__AIM__. Take the data below and copy exactly the lines starting at the one with "The OpenSCAD and" and finishing at the one with "finished(name, bm, *standing)", both included.

__RECORDS TO PROCESS__.

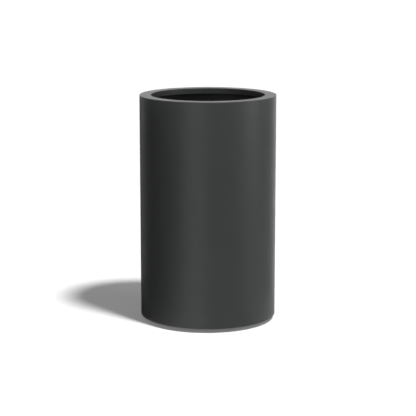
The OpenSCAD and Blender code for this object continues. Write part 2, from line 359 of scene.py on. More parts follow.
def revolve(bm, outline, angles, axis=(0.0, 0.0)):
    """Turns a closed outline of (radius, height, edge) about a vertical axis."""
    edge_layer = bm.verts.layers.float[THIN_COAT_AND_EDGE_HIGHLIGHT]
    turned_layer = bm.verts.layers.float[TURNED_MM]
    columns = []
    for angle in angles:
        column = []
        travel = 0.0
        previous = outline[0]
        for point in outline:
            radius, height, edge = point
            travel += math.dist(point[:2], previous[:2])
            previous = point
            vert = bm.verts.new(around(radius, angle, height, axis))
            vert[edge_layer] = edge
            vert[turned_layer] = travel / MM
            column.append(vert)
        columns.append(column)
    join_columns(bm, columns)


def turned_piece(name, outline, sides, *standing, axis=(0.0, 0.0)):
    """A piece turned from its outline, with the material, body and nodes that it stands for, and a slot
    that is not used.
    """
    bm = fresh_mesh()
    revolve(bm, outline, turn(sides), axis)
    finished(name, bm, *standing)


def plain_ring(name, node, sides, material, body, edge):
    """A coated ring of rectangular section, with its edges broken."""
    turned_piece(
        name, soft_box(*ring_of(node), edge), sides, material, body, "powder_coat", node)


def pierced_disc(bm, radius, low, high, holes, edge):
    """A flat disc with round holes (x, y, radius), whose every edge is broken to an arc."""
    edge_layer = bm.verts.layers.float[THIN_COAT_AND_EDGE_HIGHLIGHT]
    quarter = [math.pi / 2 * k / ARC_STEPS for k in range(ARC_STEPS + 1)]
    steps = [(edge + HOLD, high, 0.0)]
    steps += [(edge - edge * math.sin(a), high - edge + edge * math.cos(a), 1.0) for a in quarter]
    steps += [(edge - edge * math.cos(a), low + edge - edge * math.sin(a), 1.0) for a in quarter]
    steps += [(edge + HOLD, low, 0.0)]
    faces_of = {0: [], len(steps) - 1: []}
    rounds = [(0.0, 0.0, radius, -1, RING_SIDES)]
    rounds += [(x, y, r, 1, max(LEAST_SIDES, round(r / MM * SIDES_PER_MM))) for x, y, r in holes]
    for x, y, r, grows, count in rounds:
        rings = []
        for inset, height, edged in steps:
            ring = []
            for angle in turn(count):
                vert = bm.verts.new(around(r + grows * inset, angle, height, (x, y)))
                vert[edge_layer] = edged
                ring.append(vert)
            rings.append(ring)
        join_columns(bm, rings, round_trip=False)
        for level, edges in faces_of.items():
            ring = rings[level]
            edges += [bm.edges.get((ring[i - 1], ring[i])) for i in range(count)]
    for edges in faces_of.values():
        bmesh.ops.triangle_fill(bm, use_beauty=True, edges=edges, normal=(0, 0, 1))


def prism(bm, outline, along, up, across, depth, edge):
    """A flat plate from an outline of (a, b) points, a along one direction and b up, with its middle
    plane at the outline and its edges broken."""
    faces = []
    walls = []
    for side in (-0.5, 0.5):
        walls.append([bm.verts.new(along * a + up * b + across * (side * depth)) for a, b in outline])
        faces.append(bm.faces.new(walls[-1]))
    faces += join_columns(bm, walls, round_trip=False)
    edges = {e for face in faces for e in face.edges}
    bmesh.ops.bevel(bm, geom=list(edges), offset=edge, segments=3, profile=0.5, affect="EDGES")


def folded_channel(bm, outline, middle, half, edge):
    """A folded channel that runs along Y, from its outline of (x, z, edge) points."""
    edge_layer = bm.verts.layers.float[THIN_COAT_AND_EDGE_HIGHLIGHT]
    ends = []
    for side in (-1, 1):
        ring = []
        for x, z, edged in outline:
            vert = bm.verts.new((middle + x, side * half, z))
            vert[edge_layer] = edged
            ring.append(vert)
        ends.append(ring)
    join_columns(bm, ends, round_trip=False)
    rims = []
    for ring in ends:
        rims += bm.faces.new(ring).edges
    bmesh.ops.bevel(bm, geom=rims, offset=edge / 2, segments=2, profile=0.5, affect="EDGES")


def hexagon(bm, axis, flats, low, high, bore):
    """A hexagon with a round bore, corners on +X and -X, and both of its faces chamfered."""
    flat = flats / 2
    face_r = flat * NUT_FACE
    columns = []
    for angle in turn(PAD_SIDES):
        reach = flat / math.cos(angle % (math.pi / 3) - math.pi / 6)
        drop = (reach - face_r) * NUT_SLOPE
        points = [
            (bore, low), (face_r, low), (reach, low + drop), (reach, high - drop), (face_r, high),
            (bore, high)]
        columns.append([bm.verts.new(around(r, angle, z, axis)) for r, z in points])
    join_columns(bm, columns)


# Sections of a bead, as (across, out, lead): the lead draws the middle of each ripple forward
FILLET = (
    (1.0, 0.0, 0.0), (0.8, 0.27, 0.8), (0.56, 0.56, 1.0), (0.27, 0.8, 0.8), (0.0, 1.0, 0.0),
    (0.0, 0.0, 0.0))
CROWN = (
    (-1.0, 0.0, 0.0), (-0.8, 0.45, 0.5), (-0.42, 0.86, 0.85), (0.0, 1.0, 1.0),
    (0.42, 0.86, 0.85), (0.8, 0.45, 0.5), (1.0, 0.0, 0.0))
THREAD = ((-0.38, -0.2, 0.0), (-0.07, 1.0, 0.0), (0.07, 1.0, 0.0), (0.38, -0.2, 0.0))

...

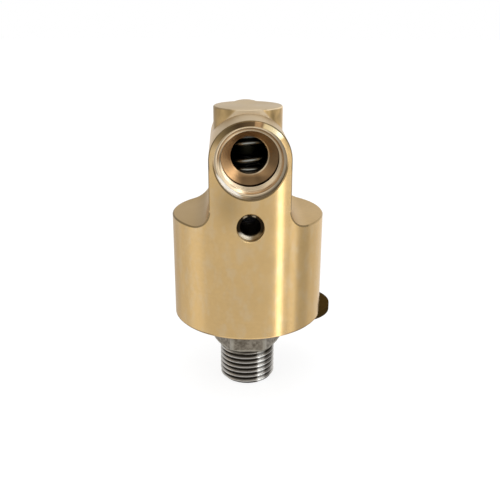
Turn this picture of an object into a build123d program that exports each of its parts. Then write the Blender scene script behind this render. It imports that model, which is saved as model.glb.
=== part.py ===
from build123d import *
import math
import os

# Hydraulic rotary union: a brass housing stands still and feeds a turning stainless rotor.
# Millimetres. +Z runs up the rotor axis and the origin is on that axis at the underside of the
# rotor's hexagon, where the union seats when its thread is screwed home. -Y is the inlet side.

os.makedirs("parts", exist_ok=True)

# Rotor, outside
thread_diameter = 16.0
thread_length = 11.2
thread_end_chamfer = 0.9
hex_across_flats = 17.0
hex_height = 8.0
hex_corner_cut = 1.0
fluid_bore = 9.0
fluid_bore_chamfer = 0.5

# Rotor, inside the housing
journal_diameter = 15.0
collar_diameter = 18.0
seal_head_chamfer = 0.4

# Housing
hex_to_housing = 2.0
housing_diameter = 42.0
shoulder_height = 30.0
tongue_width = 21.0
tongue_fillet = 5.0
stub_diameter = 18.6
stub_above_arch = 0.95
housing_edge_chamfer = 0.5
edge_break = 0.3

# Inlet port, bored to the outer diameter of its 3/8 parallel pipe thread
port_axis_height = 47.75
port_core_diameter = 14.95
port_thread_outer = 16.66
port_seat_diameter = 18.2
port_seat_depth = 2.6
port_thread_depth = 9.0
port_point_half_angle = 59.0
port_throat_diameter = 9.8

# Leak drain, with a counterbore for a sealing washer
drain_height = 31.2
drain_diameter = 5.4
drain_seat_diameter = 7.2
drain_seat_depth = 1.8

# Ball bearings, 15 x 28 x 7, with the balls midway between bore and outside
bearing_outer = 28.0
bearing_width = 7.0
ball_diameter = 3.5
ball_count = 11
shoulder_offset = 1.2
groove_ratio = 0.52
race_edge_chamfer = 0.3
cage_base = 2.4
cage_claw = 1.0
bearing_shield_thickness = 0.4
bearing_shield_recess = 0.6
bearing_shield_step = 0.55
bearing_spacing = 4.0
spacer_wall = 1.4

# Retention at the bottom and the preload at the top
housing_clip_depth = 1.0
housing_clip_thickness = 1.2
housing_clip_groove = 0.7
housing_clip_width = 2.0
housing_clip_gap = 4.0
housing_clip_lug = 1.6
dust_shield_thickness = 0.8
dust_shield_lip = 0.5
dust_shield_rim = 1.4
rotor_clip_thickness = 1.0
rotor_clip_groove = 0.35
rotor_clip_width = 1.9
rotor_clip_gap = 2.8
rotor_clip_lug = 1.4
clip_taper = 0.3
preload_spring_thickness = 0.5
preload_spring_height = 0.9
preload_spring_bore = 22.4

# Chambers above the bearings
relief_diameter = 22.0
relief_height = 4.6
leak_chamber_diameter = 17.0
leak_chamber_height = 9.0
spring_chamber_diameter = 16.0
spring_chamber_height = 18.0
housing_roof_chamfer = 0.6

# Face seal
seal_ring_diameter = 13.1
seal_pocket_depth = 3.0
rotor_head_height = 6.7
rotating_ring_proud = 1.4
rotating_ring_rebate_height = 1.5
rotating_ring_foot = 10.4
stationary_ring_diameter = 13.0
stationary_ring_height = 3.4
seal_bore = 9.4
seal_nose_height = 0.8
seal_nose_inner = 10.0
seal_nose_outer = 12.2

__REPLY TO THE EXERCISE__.
The OpenSCAD and Blender code for this object continues. Write part 2, from line 359 of scene.py on. More parts follow.
def revolve(bm, outline, angles, axis=(0.0, 0.0)):
    """Turns a closed outline of (radius, height, edge) about a vertical axis."""
    edge_layer = bm.verts.layers.float[THIN_COAT_AND_EDGE_HIGHLIGHT]
    turned_layer = bm.verts.layers.float[TURNED_MM]
    columns = []
    for angle in angles:
        column = []
        travel = 0.0
        previous = outline[0]
        for point in outline:
            radius, height, edge = point
            travel += math.dist(point[:2], previous[:2])
            previous = point
            vert = bm.verts.new(around(radius, angle, height, axis))
            vert[edge_layer] = edge
            vert[turned_layer] = travel / MM
            column.append(vert)
        columns.append(column)
    join_columns(bm, columns)


def turned_piece(name, outline, sides, *standing, axis=(0.0, 0.0)):
    """A piece turned from its outline, with the material, body and nodes that it stands for, and a slot
    that is not used.
    """
    bm = fresh_mesh()
    revolve(bm, outline, turn(sides), axis)
    finished(name, bm, *standing)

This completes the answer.